I'm working on convert the stylesheet to XSLT 3.0, so that defining maps would be easier.

9Validation

9.1Schematron

This is another XML schema language that is designed to be transformed by XSLT to become another XSLT stylesheet to analysis the target XML file. It can impose more complex constraint that RELAX NG cannot specify, with XPath expressions.

Note that although it is possible to embed Schematron into RELAX NG, it is still required to be extracted from the RELAX NG schema to be used for validation in most case.

9.2NVDL

This is supported by Jing, however the features of Jing are relatively undocumented. By default, it would strip out elements that are in a different namespace. Thus <attach/> rule needs to be used to validate against the original schema.

Below is an example of NVDL I used to validate articles I wrote in DocBook.

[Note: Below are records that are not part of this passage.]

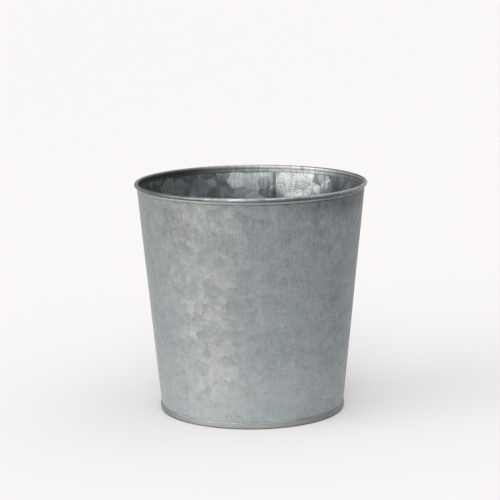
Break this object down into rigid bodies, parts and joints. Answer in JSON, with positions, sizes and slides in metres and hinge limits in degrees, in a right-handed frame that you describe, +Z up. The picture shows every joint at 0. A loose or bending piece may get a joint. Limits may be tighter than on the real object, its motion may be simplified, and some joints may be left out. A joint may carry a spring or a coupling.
{
  "type": "florist bucket",
  "caption": "Tapered round florist bucket of galvanised sheet with a rolled rim, a folded side seam and a crimped-on raised base.",
  "frame": {"origin": "centre of the foot, on the floor the bucket stands on", "axes": "+Z up along the bucket's axis, +Y towards the side seam at the back, +X to the right seen from the front"},
  "size_m": [0.15, 0.15, 0.149],
  "materials": {
    "galvanised_wall": "dull spangled zinc with fine vertical brush marks",
    "galvanised_base": "dull spangled zinc",
    "seam_sealer": "matt",
    "seam_compound": "matt"
  },
  "bodies": {
    "root": {"body_wall": "galvanised_wall", "base_pan": "galvanised_base", "side_seam_sealant": "seam_sealer", "base_seam_compound": "seam_compound"}
  },
  "joints": []
}
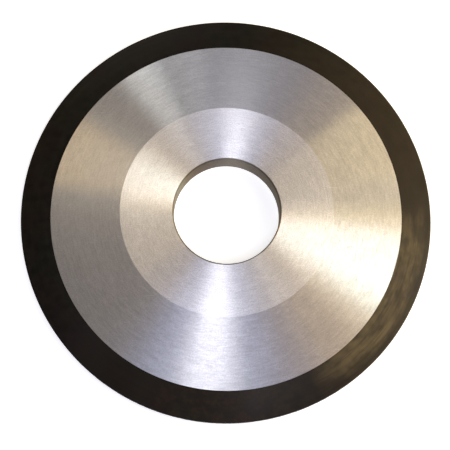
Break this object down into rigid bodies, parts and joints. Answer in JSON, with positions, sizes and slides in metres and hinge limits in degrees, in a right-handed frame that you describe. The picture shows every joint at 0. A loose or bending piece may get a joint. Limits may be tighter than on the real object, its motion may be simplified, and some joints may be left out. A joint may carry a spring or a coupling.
{
  "type": "diamond grinding wheel",
  "caption": "Single-taper diamond grinding wheel: turned aluminium core with a plain centre bore and a dark resin-bond rim whose flat side carries the diamond layer.",
  "frame": {"origin": "on the bore's axis, in the plane of the working face that the wheel lies on", "axes": "+Z along the bore, from the flat diamond side to the tapered side; the wheel is round, so +X and +Y are any two radii at right angles"},
  "size_m": [0.125, 0.125, 0.011],
  "materials": {
    "core": "fine turned, concentric tool marks",
    "backing_ring": "satin dark resin, moulded and ground",
    "diamond_layer": "gritty dressed resin bond with diamond grains"
  },
  "bodies": {
    "root": {"core": "core", "backing_ring": "backing_ring", "diamond_layer": "diamond_layer"}
  },
  "joints": []
}
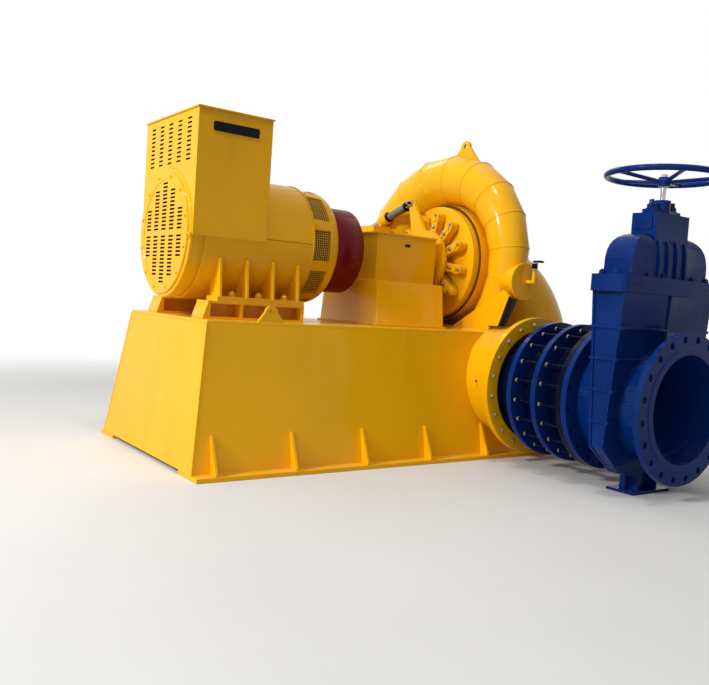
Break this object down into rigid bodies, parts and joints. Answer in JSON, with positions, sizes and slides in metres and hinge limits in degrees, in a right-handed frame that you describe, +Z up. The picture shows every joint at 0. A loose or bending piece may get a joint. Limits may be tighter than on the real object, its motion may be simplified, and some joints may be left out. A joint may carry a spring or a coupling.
{
  "type": "hydroelectric generator",
  "caption": "Horizontal Francis turbine and generator on a welded base, with spiral case, guide vane gear, draft tube and blue inlet gate valve",
  "frame": {"origin": "On the floor under the shaft, in the middle of the base's length: the underside of the middle cross beam", "axes": "+X along the shaft from the generator to the turbine, +Y away from the inlet side, +Z up"},
  "size_m": [3.51, 2.9659, 2.1675],
  "materials": {
    "yellow_paint": "semi-gloss",
    "maroon_paint": "semi-gloss",
    "blue_paint": "semi-gloss",
    "dark_paint": "satin",
    "bare_steel": "machined",
    "black_rubber": "matte"
  },
  "bodies": {
    "unit": {"base_front_wall": "yellow_paint", "base_rear_wall": "yellow_paint", "base_end_walls": "yellow_paint", "base_deck": "yellow_paint", "base_foot_plates": "yellow_paint", "base_cross_beams": "yellow_paint", "base_gussets": "yellow_paint", "base_lifting_lugs": "yellow_paint", "generator_supports": "yellow_paint", "generator_feet": "yellow_paint", "generator_barrel": "yellow_paint", "generator_rear_ring": "yellow_paint", "generator_rear_cover": "yellow_paint", "terminal_box": "yellow_paint", "terminal_box_lid": "yellow_paint", "drive_end_shield": "yellow_paint", "air_screens": "dark_paint", "bearing_pedestal": "yellow_paint", "bearing_housing": "yellow_paint", "bearing_cover": "yellow_paint", "governor_stand": "yellow_paint", "servo_cylinder": "dark_paint", "head_cover": "yellow_paint", "shaft_gland": "yellow_paint", "stay_ring": "yellow_paint", "spiral_case": "yellow_paint", "case_nose": "yellow_paint", "case_lifting_lug": "yellow_paint", "case_web": "yellow_paint", "inlet_pipe": "yellow_paint", "inlet_flange": "yellow_paint", "inlet_seal": "black_rubber", "side_nozzle": "yellow_paint", "vent_pipe": "yellow_paint", "draft_tube": "yellow_paint", "draft_tube_flanges": "yellow_paint", "joint_sleeve": "blue_paint", "joint_rings": "blue_paint", "valve_body": "blue_paint", "valve_foot": "blue_paint", "valve_bonnet": "blue_paint", "valve_gland": "blue_paint"},
    "rotor": {"main_shaft": "bare_steel", "flywheel": "maroon_paint"},
    "regulating_ring": {"regulating_ring": "yellow_paint"},
    "servo_rod": {"servo_rod": "bare_steel"},
    "guide_lever_1": {"guide_lever_1": "yellow_paint"},
    "guide_lever_2": {"guide_lever_2": "yellow_paint"},
    "guide_lever_3": {"guide_lever_3": "yellow_paint"},
    "guide_lever_4": {"guide_lever_4": "yellow_paint"},
    "guide_lever_5": {"guide_lever_5": "yellow_paint"},
    "guide_lever_6": {"guide_lever_6": "yellow_paint"},
    "guide_lever_7": {"guide_lever_7": "yellow_paint"},
    "guide_lever_8": {"guide_lever_8": "yellow_paint"},
    "guide_lever_9": {"guide_lever_9": "yellow_paint"},
    "guide_lever_10": {"guide_lever_10": "yellow_paint"},
    "guide_lever_11": {"guide_lever_11": "yellow_paint"},
    "guide_lever_12": {"guide_lever_12": "yellow_paint"},
    "valve_handwheel": {"valve_handwheel": "blue_paint"},
    "vent_valve_lever": {"vent_valve_lever": "dark_paint"}
  },
  "joints": [
    {"name": "rotor_spin", "type": "hinge", "parent": "unit", "child": "rotor", "pos_m": [0.31, 0, 1.28002], "axis": [1, 0, 0], "continuous": true},
    {"name": "ring_turn", "type": "hinge", "parent": "unit", "child": "regulating_ring", "pos_m": [0.6425, 0, 1.28002], "axis": [1, 0, 0], "range_deg": [0, 12]},
    {"name": "servo_slide", "type": "slide", "parent": "unit", "child": "servo_rod", "axis": [0, -0.9511, 0.309], "range_m": [0, 0.0962]},
    {"name": "guide_lever_1_turn", "type": "hinge", "parent": "unit", "child": "guide_lever_1", "pos_m": [0.692, 0.29544, 1.33212], "axis": [-1, 0, 0], "range_deg": [0, 19.2]},
    {"name": "guide_lever_2_turn", "type": "hinge", "parent": "unit", "child": "guide_lever_2", "pos_m": [0.692, 0.22981, 1.47286], "axis": [-1, 0, 0], "range_deg": [0, 19.2]},
    {"name": "guide_lever_3_turn", "type": "hinge", "parent": "unit", "child": "guide_lever_3", "pos_m": [0.692, 0.10261, 1.56193], "axis": [-1, 0, 0], "range_deg": [0, 19.2]},
    {"name": "guide_lever_4_turn", "type": "hinge", "parent": "unit", "child": "guide_lever_4", "pos_m": [0.692, -0.05209, 1.57546], "axis": [-1, 0, 0], "range_deg": [0, 19.2]},
    {"name": "guide_lever_5_turn", "type": "hinge", "parent": "unit", "child": "guide_lever_5", "pos_m": [0.692, -0.19284, 1.50984], "axis": [-1, 0, 0], "range_deg": [0, 19.2]},
    {"name": "guide_lever_6_turn", "type": "hinge", "parent": "unit", "child": "guide_lever_6", "pos_m": [0.692, -0.28191, 1.38263], "axis": [-1, 0, 0], "range_deg": [0, 19.2]},
    {"name": "guide_lever_7_turn", "type": "hinge", "parent": "unit", "child": "guide_lever_7", "pos_m": [0.692, -0.29544, 1.22793], "axis": [-1, 0, 0], "range_deg": [0, 19.2]},
    {"name": "guide_lever_8_turn", "type": "hinge", "parent": "unit", "child": "guide_lever_8", "pos_m": [0.692, -0.22981, 1.08719], "axis": [-1, 0, 0], "range_deg": [0, 19.2]},
    {"name": "guide_lever_9_turn", "type": "hinge", "parent": "unit", "child": "guide_lever_9", "pos_m": [0.692, -0.10261, 0.99811], "axis": [-1, 0, 0], "range_deg": [0, 19.2]},
    {"name": "guide_lever_10_turn", "type": "hinge", "parent": "unit", "child": "guide_lever_10", "pos_m": [0.692, 0.05209, 0.98458], "axis": [-1, 0, 0], "range_deg": [0, 19.2]},
    {"name": "guide_lever_11_turn", "type": "hinge", "parent": "unit", "child": "guide_lever_11", "pos_m": [0.692, 0.19284, 1.05021], "axis": [-1, 0, 0], "range_deg": [0, 19.2]},
    {"name": "guide_lever_12_turn", "type": "hinge", "parent": "unit", "child": "guide_lever_12", "pos_m": [0.692, 0.28191, 1.17742], "axis": [-1, 0, 0], "range_deg": [0, 19.2]},
    {"name": "handwheel_turn", "type": "hinge", "parent": "unit", "child": "valve_handwheel", "pos_m": [0.915, -1.688, 1.65], "axis": [0, 0, 1], "continuous": true},
    {"name": "vent_lever_turn", "type": "hinge", "parent": "unit", "child": "vent_valve_lever", "pos_m": [0.935, -0.77023, 1.29502], "axis": [0, 0, 1], "range_deg": [0, 90]}
  ],
  "couplings": [
    {"joint": "servo_slide", "follows": "ring_turn", "m_per_rad": 0.45863},
    {"joint": "guide_lever_1_turn", "follows": "ring_turn", "ratio": 1.59},
    {"joint": "guide_lever_2_turn", "follows": "ring_turn", "ratio": 1.59},
    {"joint": "guide_lever_3_turn", "follows": "ring_turn", "ratio": 1.59},
    {"joint": "guide_lever_4_turn", "follows": "ring_turn", "ratio": 1.59},
    {"joint": "guide_lever_5_turn", "follows": "ring_turn", "ratio": 1.59},
    {"joint": "guide_lever_6_turn", "follows": "ring_turn", "ratio": 1.59},
    {"joint": "guide_lever_7_turn", "follows": "ring_turn", "ratio": 1.59},
    {"joint": "guide_lever_8_turn", "follows": "ring_turn", "ratio": 1.59},
    {"joint": "guide_lever_9_turn", "follows": "ring_turn", "ratio": 1.59},
    {"joint": "guide_lever_10_turn", "follows": "ring_turn", "ratio": 1.59},
    {"joint": "guide_lever_11_turn", "follows": "ring_turn", "ratio": 1.59},
    {"joint": "guide_lever_12_turn", "follows": "ring_turn", "ratio": 1.59}
  ]
}
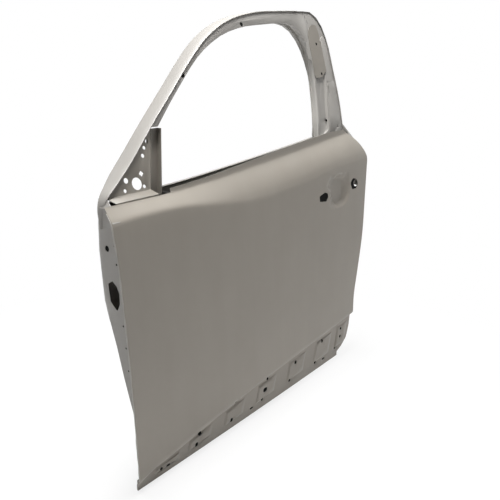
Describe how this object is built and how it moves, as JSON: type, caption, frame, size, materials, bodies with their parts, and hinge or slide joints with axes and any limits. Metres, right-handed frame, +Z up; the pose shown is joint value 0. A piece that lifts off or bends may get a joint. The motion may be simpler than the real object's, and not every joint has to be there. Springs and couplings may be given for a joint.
{
  "type": "car front door shell",
  "caption": "Bare front door shell for a tall car: creased outer panel with a stepped cladding band, deep inner panel, window frame and the reinforcements between them.",
  "frame": {"origin": "on the inner panel's front wall, on the flat face that the upper hinge bolts to", "axes": "+X to the rear of the car, +Y into the cabin, +Z up, so the outer panel faces along -Y"},
  "size_m": [1.0772, 0.2221, 1.1743],
  "materials": {
    "primed_steel": "grey-beige electrocoat primer, satin",
    "primed_brace_steel": "grey-beige electrocoat primer, dull",
    "zinc_plated_steel": "zinc plated",
    "mastic": "cured dark mastic, dull"
  },
  "bodies": {
    "root": {"outer_panel": "primed_steel", "inner_panel": "primed_steel", "frame_outer": "primed_steel", "pillar_outer": "primed_steel", "pillar_plate": "primed_steel", "glass_run_channel": "primed_steel", "mirror_plate": "primed_steel", "front_glass_post": "primed_steel", "rear_glass_channel": "primed_brace_steel", "front_post_bracket": "primed_brace_steel", "rear_channel_bracket": "primed_brace_steel", "belt_reinforcement_outer": "primed_brace_steel", "belt_reinforcement_inner": "primed_brace_steel", "hinge_reinforcement_upper": "primed_brace_steel", "hinge_reinforcement_lower": "primed_brace_steel", "hinge_nut": "zinc_plated_steel", "latch_reinforcement": "primed_brace_steel", "door_beam": "primed_brace_steel", "beam_bracket_front": "primed_brace_steel", "beam_bracket_rear": "primed_brace_steel", "handle_reinforcement": "primed_brace_steel", "mastic_pad_1": "mastic", "mastic_pad_2": "mastic", "mastic_pad_3": "mastic"}
  },
  "joints": []
}
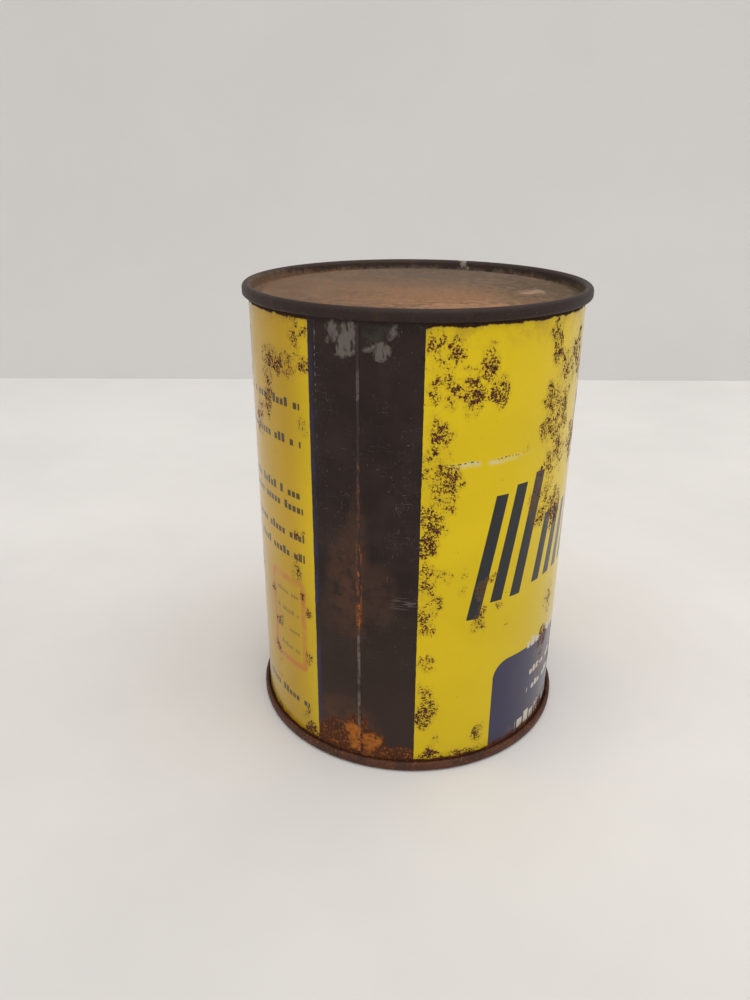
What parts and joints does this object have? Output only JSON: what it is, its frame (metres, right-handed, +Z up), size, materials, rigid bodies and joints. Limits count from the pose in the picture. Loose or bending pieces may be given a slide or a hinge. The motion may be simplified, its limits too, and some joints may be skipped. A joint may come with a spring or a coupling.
{
  "type": "motor oil can",
  "caption": "Closed cylindrical tinplate can for a quart of motor oil, with rolled double seams at both ends and a soldered side seam.",
  "frame": {"origin": "centre of the circle on which the can stands, at the lowest point of the bottom double seam", "axes": "+Z up along the can's axis, -Y out through the soldered side seam, +X to the right of a viewer who faces the seam"},
  "size_m": [0.103, 0.103, 0.1413],
  "materials": {
    "printed_tinplate": "glossy yellow litho print with rust speckle",
    "rusted_tinplate": "bare tinplate gone brown with rust, matt",
    "solder": "dull grey solder",
    "sealing_compound": "matt dried latex compound",
    "oil": "clear amber oil"
  },
  "bodies": {
    "root": {"body_sheet": "printed_tinplate", "side_seam_solder": "solder", "top_end": "rusted_tinplate", "bottom_end": "rusted_tinplate", "top_seam_compound": "sealing_compound", "bottom_seam_compound": "sealing_compound", "oil_fill": "oil"}
  },
  "joints": []
}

   |<rules xmlns="http://purl.oclc.org/dsdl/nvdl/ns/structure/1.0" startMode="init">
   |  <mode name="init">
   |    <namespace ns="http://docbook.org/ns/docbook">
   |      <validate schema="rng/docbookrb.rng" useMode="verymml"/>
 5 |      <validate schema="sch/docbookxi.sch" useMode="allowmml"/>
   |    </namespace>
   |  </mode>
   |  <mode name="verymml">
   |    <namespace ns="http://www.w3.org/1998/Math/MathML">
10 |      <attach/>
   |      <validate schema="mathml3/mathml3.rng"/>
   |    </namespace>
   |    <namespace ns="http://www.w3.org/1999/xhtml">
   |      <attach/>
15 |    </namespace>
   |    <namespace ns="http://www.w3.org/2001/XInclude">
   |      <attach/>
   |    </namespace>
   |  </mode>
20 |  <mode name="allowmml">
   |    <namespace ns="http://www.w3.org/1998/Math/MathML">
   |      <allow/>
   |    </namespace>
   |    <namespace ns="http://www.w3.org/1999/xhtml">
25 |      <allow/>
   |    </namespace>
   |    <namespace ns="http://www.w3.org/2001/XInclude">
   |      <allow/>
   |    </namespace>
30 |  </mode>
   |</rules>